Start of DATA TO USE

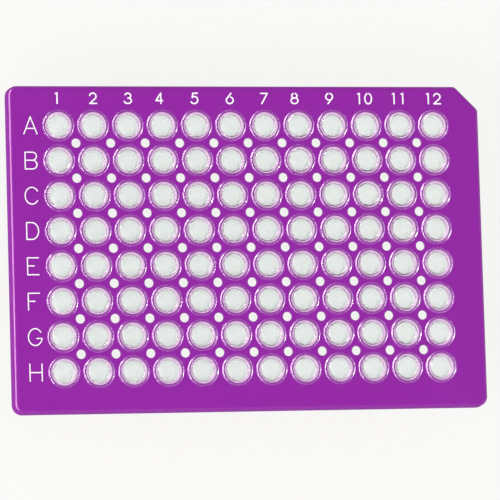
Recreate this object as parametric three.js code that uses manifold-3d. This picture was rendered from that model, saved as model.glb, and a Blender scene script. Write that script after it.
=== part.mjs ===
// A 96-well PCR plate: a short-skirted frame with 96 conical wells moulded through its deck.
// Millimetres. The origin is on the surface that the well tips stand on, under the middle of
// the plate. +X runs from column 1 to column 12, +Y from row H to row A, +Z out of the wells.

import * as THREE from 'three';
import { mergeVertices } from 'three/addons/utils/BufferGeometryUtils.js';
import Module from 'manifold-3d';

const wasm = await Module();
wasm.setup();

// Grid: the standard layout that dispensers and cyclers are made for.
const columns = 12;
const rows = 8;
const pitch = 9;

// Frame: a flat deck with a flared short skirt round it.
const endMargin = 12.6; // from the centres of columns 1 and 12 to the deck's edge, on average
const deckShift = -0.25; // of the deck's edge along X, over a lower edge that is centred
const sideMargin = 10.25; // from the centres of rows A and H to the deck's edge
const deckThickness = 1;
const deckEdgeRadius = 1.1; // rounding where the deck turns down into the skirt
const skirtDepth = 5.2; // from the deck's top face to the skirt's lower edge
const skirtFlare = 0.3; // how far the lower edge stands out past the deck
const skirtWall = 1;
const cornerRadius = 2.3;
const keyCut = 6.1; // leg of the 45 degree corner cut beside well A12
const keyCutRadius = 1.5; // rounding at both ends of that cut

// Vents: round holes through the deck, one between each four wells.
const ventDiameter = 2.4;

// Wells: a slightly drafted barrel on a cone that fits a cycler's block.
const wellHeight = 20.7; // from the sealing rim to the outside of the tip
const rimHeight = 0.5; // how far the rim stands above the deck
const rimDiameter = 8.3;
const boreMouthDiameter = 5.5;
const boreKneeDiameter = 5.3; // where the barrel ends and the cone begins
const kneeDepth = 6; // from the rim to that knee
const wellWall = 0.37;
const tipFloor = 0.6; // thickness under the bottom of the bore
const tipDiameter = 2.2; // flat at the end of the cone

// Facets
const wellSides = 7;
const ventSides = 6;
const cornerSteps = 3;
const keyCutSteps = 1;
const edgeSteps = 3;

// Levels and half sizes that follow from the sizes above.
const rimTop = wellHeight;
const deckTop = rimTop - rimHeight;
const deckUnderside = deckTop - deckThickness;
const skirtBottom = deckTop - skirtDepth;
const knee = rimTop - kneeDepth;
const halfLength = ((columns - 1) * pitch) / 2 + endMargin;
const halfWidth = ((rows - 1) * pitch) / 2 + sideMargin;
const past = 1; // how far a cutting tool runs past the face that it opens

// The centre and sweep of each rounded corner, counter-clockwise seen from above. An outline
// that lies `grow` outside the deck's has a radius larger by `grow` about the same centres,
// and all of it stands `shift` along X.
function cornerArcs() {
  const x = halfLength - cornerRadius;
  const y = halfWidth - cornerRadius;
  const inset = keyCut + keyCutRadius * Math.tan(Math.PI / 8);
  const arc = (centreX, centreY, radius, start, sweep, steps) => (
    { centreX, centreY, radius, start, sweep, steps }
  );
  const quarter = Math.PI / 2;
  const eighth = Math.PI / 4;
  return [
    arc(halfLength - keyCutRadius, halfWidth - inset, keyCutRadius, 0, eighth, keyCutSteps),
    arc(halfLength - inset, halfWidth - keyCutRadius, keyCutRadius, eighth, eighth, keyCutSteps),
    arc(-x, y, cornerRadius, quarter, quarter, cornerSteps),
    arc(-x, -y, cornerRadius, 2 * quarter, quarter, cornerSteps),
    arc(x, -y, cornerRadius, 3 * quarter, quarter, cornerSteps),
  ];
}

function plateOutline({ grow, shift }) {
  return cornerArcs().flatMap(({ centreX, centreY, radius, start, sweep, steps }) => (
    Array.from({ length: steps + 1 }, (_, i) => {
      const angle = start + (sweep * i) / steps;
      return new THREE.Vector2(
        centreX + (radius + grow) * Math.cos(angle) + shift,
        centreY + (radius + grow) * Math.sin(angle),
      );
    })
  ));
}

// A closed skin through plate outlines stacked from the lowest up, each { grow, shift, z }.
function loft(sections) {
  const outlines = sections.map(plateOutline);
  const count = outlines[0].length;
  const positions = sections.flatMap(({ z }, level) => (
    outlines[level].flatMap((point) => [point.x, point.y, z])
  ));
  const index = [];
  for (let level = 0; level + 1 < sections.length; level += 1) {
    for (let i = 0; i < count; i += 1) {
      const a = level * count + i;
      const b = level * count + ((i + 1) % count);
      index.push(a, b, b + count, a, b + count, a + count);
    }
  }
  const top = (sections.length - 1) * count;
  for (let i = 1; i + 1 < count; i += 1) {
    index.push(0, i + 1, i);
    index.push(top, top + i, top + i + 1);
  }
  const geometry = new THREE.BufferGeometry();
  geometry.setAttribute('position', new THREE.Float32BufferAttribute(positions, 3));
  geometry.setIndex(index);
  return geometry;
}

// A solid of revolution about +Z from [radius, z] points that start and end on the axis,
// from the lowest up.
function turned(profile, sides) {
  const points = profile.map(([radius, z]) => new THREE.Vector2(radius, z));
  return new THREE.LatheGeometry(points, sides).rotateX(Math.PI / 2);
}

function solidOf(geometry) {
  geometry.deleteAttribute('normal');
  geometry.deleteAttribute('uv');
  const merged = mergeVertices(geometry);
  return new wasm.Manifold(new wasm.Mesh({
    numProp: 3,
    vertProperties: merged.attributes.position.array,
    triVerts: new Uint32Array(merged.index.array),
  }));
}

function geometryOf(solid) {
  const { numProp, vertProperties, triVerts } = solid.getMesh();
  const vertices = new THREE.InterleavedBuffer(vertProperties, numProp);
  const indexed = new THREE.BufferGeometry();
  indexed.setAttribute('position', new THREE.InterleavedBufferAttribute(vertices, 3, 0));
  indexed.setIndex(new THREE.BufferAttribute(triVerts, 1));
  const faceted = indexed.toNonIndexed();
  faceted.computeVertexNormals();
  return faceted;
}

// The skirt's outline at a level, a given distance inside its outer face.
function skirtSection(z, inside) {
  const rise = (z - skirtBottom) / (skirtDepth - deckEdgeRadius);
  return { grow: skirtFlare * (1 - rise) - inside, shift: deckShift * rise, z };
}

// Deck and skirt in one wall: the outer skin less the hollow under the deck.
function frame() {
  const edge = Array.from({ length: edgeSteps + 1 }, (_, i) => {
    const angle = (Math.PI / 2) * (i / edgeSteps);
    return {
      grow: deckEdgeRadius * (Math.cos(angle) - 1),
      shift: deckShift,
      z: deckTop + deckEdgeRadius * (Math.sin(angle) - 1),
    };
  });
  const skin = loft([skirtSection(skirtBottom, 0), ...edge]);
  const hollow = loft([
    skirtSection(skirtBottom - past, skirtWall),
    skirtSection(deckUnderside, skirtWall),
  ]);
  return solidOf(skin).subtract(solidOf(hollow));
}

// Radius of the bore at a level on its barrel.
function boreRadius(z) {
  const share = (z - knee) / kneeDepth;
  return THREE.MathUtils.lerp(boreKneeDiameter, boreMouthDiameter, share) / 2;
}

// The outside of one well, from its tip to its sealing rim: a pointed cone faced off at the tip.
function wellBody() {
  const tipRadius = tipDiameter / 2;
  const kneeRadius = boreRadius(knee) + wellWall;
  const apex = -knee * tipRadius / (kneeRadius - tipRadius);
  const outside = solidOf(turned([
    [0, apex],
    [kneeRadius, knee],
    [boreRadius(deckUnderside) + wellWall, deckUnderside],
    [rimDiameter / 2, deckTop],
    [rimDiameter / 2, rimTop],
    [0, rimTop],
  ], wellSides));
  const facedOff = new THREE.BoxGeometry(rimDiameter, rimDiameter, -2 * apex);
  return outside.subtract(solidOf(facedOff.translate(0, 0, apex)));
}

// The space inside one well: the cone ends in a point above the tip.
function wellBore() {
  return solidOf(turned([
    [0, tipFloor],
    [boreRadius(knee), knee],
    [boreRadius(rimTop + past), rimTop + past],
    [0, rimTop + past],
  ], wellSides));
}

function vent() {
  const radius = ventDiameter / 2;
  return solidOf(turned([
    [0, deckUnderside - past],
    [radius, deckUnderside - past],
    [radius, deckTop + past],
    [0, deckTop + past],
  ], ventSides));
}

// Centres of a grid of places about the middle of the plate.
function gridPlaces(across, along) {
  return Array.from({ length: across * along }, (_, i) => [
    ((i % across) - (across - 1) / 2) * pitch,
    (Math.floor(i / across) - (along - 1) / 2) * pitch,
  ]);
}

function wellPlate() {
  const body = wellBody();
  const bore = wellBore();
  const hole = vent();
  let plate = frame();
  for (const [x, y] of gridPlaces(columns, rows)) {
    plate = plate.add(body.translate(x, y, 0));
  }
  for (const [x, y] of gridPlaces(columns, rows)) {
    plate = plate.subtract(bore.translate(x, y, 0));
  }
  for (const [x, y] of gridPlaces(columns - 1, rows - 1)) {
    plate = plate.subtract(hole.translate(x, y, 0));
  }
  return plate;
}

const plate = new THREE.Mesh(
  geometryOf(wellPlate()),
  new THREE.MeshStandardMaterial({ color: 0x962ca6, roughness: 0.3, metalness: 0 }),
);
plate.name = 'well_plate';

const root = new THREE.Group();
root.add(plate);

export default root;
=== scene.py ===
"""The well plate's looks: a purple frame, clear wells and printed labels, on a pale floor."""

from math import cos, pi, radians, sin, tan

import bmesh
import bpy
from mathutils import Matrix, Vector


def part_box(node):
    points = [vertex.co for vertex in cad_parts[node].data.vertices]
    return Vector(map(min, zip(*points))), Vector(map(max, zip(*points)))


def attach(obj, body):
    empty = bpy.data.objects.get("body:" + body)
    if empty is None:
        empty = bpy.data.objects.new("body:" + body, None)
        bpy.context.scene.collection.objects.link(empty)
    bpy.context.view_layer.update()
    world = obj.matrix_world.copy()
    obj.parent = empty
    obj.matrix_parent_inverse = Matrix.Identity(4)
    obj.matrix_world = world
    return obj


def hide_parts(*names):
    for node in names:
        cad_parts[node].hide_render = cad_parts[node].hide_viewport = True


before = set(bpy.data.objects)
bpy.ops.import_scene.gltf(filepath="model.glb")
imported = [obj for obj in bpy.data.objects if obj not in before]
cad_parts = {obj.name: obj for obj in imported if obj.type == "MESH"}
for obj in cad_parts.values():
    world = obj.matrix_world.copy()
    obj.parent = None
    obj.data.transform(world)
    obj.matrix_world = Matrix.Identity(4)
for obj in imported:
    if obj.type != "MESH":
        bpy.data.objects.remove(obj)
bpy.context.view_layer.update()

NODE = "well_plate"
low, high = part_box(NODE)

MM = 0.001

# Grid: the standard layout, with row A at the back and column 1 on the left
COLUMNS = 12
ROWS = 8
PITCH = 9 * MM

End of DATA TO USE
Start of DATA TO USE

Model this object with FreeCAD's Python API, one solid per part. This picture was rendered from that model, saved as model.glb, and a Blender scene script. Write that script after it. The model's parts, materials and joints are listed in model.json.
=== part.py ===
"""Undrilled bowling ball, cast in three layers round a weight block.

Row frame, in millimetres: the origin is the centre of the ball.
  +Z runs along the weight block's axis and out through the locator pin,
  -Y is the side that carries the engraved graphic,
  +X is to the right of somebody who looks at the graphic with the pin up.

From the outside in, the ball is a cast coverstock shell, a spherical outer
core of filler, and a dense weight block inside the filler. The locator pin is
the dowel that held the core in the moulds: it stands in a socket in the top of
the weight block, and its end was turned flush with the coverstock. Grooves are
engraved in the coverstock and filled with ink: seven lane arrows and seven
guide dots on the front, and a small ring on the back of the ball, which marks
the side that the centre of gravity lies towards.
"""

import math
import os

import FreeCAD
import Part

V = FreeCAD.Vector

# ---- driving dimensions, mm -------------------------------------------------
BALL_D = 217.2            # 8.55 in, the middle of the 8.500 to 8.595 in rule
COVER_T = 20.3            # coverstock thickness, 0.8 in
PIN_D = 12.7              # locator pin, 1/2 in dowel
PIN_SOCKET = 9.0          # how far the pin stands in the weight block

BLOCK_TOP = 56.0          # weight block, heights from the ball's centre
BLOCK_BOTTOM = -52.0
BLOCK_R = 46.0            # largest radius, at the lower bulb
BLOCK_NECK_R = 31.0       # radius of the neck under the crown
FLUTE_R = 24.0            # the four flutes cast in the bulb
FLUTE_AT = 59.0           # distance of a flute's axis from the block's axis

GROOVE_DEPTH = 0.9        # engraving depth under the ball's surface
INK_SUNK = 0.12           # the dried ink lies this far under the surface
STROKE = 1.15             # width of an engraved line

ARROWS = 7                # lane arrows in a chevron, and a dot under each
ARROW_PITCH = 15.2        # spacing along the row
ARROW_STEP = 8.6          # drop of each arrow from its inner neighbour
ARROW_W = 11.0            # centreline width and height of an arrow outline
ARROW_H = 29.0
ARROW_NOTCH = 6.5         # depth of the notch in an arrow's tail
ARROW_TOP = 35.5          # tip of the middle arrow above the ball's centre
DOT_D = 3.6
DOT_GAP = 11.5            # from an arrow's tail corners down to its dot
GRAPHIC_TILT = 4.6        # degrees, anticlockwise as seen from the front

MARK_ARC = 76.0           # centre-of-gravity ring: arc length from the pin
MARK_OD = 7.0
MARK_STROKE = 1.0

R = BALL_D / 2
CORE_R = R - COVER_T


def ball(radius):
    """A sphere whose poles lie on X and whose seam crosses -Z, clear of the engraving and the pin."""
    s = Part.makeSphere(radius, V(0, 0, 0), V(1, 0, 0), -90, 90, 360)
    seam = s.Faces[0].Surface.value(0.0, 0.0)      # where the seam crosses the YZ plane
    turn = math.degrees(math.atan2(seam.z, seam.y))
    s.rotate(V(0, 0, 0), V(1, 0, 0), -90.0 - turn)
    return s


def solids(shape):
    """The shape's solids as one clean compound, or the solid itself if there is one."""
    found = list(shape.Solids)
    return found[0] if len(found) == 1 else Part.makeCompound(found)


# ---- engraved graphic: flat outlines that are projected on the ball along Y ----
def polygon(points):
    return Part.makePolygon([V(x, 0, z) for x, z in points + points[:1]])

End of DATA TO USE

Give back, word for word, only the lines above from the line holding "const plate = new" to the line holding "obj.parent = empty", both included.

const plate = new THREE.Mesh(
  geometryOf(wellPlate()),
  new THREE.MeshStandardMaterial({ color: 0x962ca6, roughness: 0.3, metalness: 0 }),
);
plate.name = 'well_plate';

const root = new THREE.Group();
root.add(plate);

export default root;
=== scene.py ===
"""The well plate's looks: a purple frame, clear wells and printed labels, on a pale floor."""

from math import cos, pi, radians, sin, tan

import bmesh
import bpy
from mathutils import Matrix, Vector


def part_box(node):
    points = [vertex.co for vertex in cad_parts[node].data.vertices]
    return Vector(map(min, zip(*points))), Vector(map(max, zip(*points)))


def attach(obj, body):
    empty = bpy.data.objects.get("body:" + body)
    if empty is None:
        empty = bpy.data.objects.new("body:" + body, None)
        bpy.context.scene.collection.objects.link(empty)
    bpy.context.view_layer.update()
    world = obj.matrix_world.copy()
    obj.parent = empty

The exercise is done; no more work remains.